◆ To do ◆
Using the data below, return the stretch from the line that contains "boards = make_boards()" through the line that contains "before = set(bpy.data.objects)", both included, exactly as it stands and nothing beyond it.

|---|

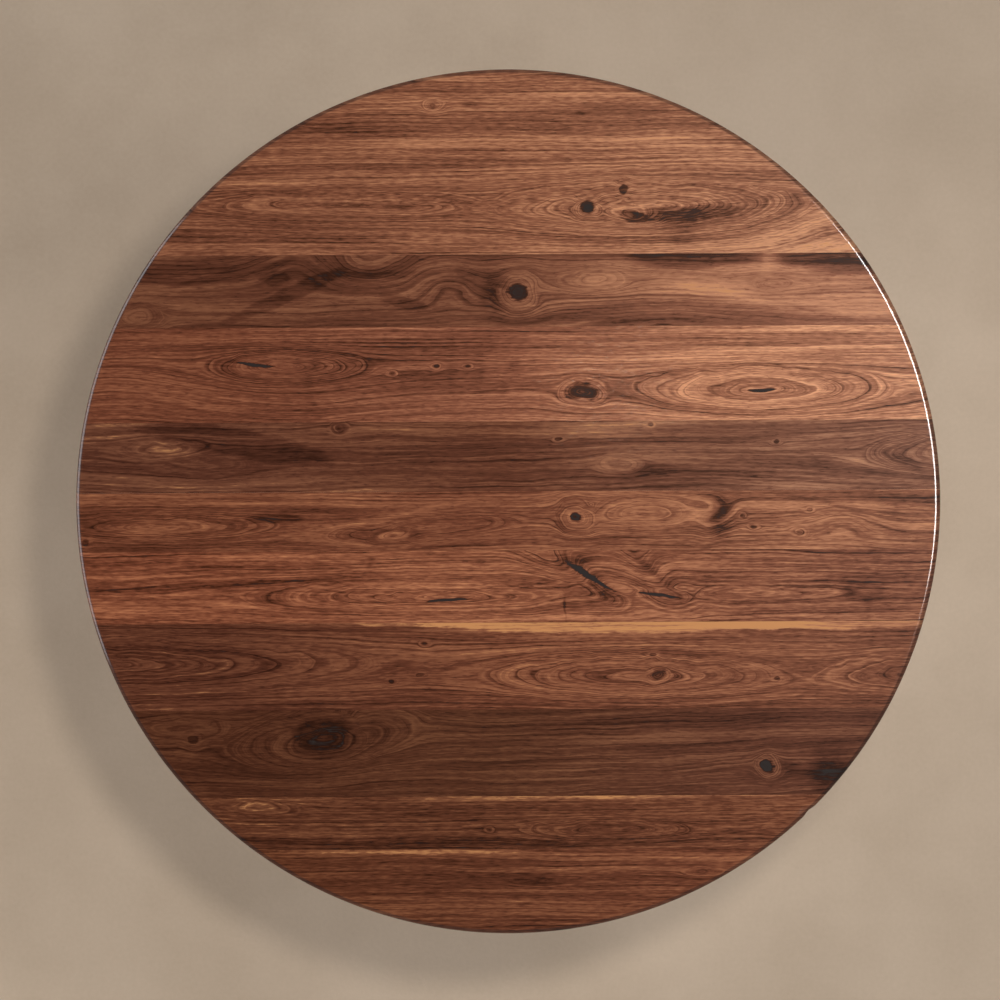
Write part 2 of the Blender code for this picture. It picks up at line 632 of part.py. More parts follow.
def make_legs(column):
    mesh = leg_mesh()
    rise = 0.0005  # the tail starts just above the leg's underside
    height = DOVETAIL_TOP - HUB_BOTTOM - rise
    tail_mesh = flat_mesh("tail", dovetail_outline(0), height)
    glide = turned("glide", [(0, GLIDE_HEIGHT), (GLIDE_RADIUS, GLIDE_HEIGHT), (GLIDE_RADIUS, 0.002),
                             (GLIDE_RADIUS - 0.0015, 0), (0, 0)], 20)
    glide_mesh = mesh_of(glide)
    screw = pan_screw_mesh("plate_screw", 0.002, 0.020, 0.004, 0.0024)
    plate_low = HUB_BOTTOM - GAP - PLATE_THICKNESS
    plate = turned("spider_plate", [(0, HUB_BOTTOM - GAP), (0.034, HUB_BOTTOM - GAP), (0.034, plate_low),
                                    (0, plate_low)], 24, STEEL)
    spots = [(0, 0, column, "plate_screw_centre")]
    for number in range(LEG_COUNT):
        angle, tag = leg_angle(number), number + 1
        ray = (math.cos(angle), math.sin(angle))
        leg = add_object(f"leg_{tag}", mesh, DARK_WALNUT, turn=(math.pi / 2, 0, angle))
        tail = as_cutter(add_object(f"tail_{tag}", tail_mesh, turn=(0, 0, angle),
                                    place=(0, 0, HUB_BOTTOM + rise + height / 2)))
        boolean(leg, tail, "UNION")
        add_object(f"foot_glide_{tag}", glide_mesh, NYLON, place=(GLIDE_R * ray[0], GLIDE_R * ray[1], 0))
        spots.append((PLATE_SCREW_R * ray[0], PLATE_SCREW_R * ray[1], leg, f"plate_screw_{tag}"))
    for number in range(LEG_COUNT // 2):
        arm = box_mesh(f"plate_arm_{number}", (2 * PLATE_ARM, PLATE_ARM_WIDTH, PLATE_THICKNESS))
        boolean(plate, as_cutter(add_object(
            f"plate_arm_{number}", arm, turn=(0, 0, leg_angle(number)),
            place=(0, 0, plate_low + PLATE_THICKNESS / 2))), "UNION")
    for x, y, wood, name in spots:
        add_object(name, screw, STEEL, place=(x, y, plate_low - GAP))
        hole = rod_cutter(name + "_hole", 0.0024, (x, y, plate_low - 0.004), 0.0245, segments=12)
        boolean(plate, hole)
        boolean(wood, hole)


boards = make_boards()
make_bearers(boards)
make_catch(boards)
block = make_block()
make_strike(block)
make_pivots(block)
column = make_column(block)
make_legs(column)
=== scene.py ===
import math

import bmesh
import bpy
from mathutils import Matrix, Vector


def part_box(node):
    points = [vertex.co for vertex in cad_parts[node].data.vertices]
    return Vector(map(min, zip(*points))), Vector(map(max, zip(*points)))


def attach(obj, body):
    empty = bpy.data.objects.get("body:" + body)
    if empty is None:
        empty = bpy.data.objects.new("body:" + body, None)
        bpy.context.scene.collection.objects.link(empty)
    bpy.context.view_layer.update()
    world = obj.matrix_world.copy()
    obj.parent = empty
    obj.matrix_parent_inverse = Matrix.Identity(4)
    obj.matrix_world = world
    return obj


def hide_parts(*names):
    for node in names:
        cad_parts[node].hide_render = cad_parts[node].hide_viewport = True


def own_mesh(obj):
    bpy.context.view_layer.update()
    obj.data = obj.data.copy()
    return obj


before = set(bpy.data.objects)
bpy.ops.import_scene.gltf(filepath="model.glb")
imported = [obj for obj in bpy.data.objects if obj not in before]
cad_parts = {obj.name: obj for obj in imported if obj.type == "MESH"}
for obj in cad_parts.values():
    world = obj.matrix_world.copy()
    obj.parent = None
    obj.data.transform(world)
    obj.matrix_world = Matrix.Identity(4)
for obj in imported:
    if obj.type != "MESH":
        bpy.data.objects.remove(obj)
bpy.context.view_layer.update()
scene = bpy.context.scene
scene.view_settings.view_transform = "Standard"

topLow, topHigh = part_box("top_board_05")
underside, tableHeight = topLow.z, topHigh.z
topRadius = topHigh.x
print("frame loaded:", len(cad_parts), "pieces")


# small helpers for node trees: a value is a number, a colour or another node's output
def plug(tree, socket, value):
    if isinstance(value, bpy.types.NodeSocket):
        tree.links.new(value, socket)
    elif value is not None:
        socket.default_value = value


def put(tree, kind, values=None, **settings):
    node = tree.nodes.new(kind)
    for name, value in settings.items():
        setattr(node, name, value)
    for name, value in (values or {}).items():
        plug(tree, node.inputs[name], value)
    return node


def calc(tree, operation, a, b=None, c=None, clamp=False):
    node = put(tree, "ShaderNodeMath", operation=operation, use_clamp=clamp)
    for socket, value in zip(node.inputs, (a, b, c)):
        plug(tree, socket, value)
    return node.outputs[0]


def plus(tree, a, b):
    return calc(tree, "ADD", a, b)


def minus(tree, a, b, clamp=False):
    return calc(tree, "SUBTRACT", a, b, clamp=clamp)


def times(tree, a, b, clamp=False):
    return calc(tree, "MULTIPLY", a, b, clamp=clamp)


def timesPlus(tree, a, b, c, clamp=False):
    return calc(tree, "MULTIPLY_ADD", a, b, c, clamp)


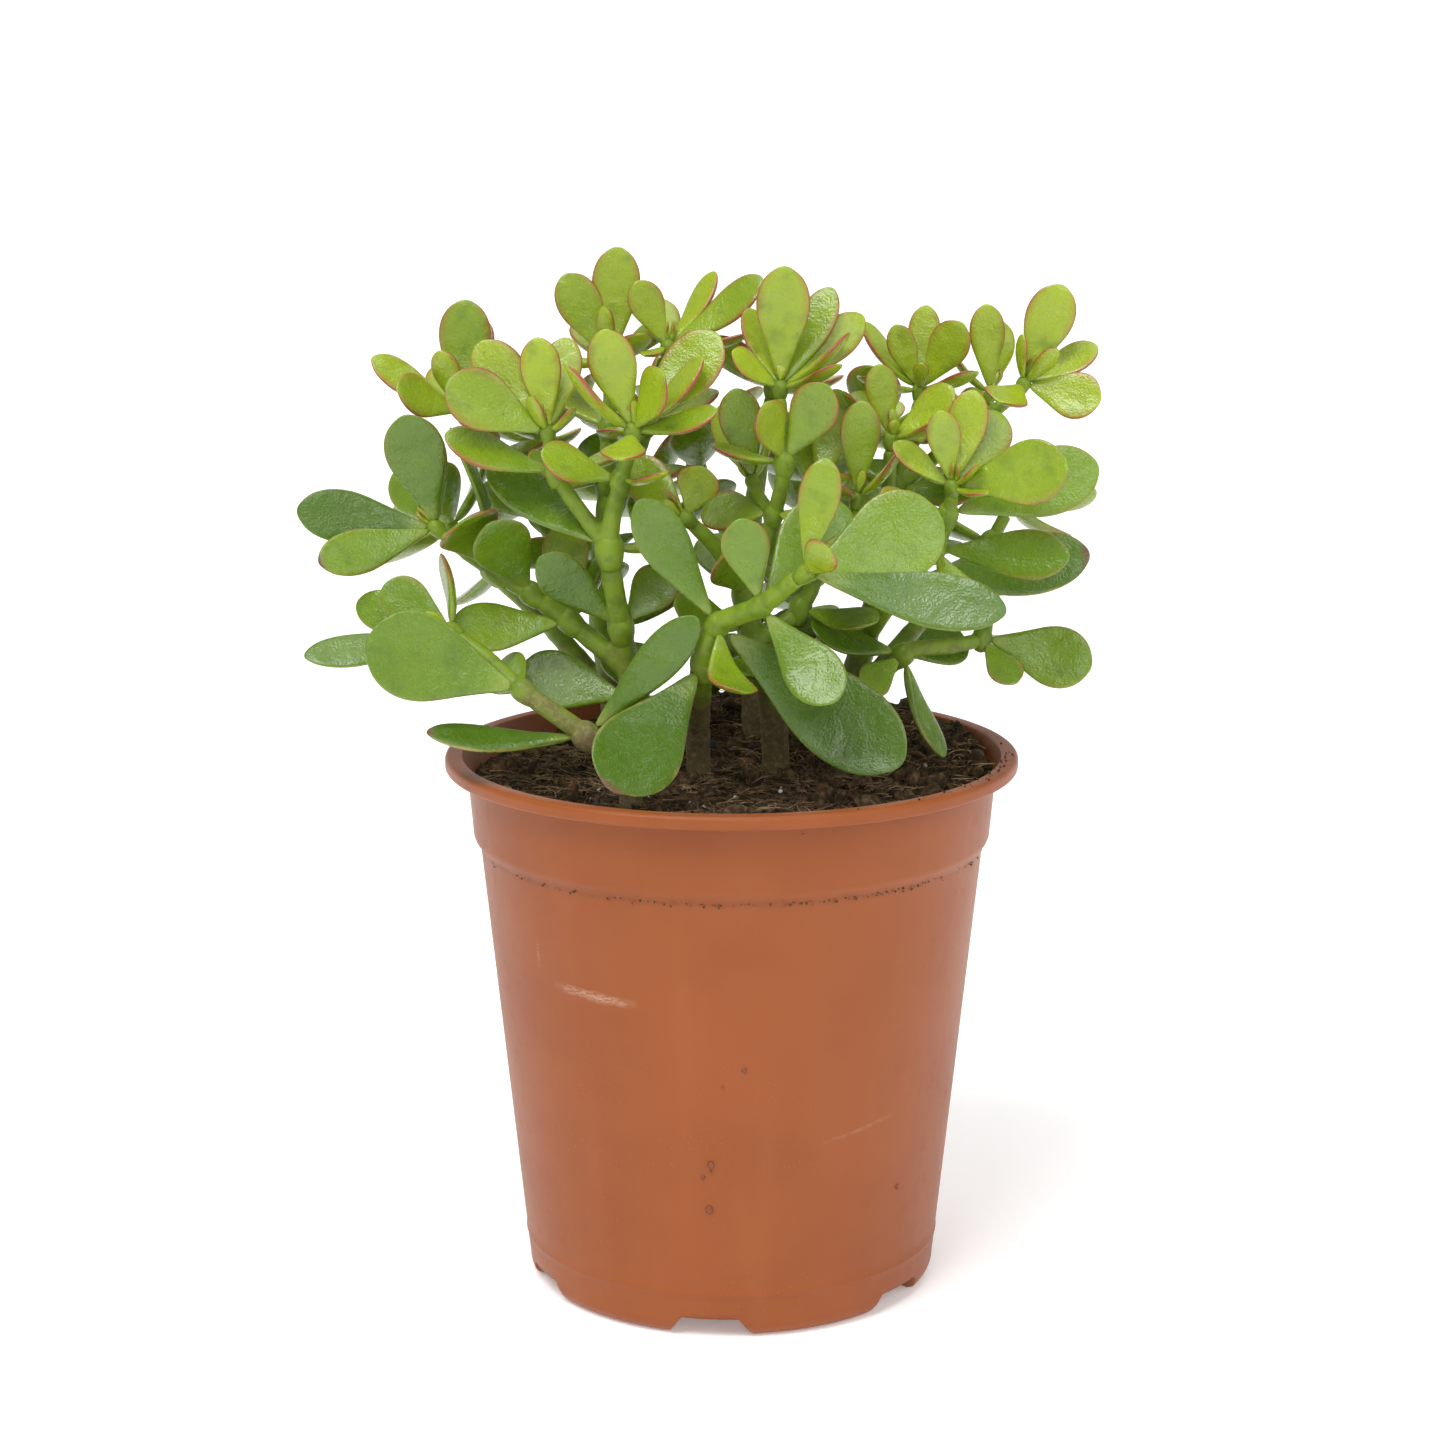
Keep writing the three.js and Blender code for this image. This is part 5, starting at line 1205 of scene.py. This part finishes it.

|---|

◆ Response ◆
boards = make_boards()
make_bearers(boards)
make_catch(boards)
block = make_block()
make_strike(block)
make_pivots(block)
column = make_column(block)
make_legs(column)
=== scene.py ===
import math

import bmesh
import bpy
from mathutils import Matrix, Vector


def part_box(node):
    points = [vertex.co for vertex in cad_parts[node].data.vertices]
    return Vector(map(min, zip(*points))), Vector(map(max, zip(*points)))


def attach(obj, body):
    empty = bpy.data.objects.get("body:" + body)
    if empty is None:
        empty = bpy.data.objects.new("body:" + body, None)
        bpy.context.scene.collection.objects.link(empty)
    bpy.context.view_layer.update()
    world = obj.matrix_world.copy()
    obj.parent = empty
    obj.matrix_parent_inverse = Matrix.Identity(4)
    obj.matrix_world = world
    return obj


def hide_parts(*names):
    for node in names:
        cad_parts[node].hide_render = cad_parts[node].hide_viewport = True


def own_mesh(obj):
    bpy.context.view_layer.update()
    obj.data = obj.data.copy()
    return obj


before = set(bpy.data.objects)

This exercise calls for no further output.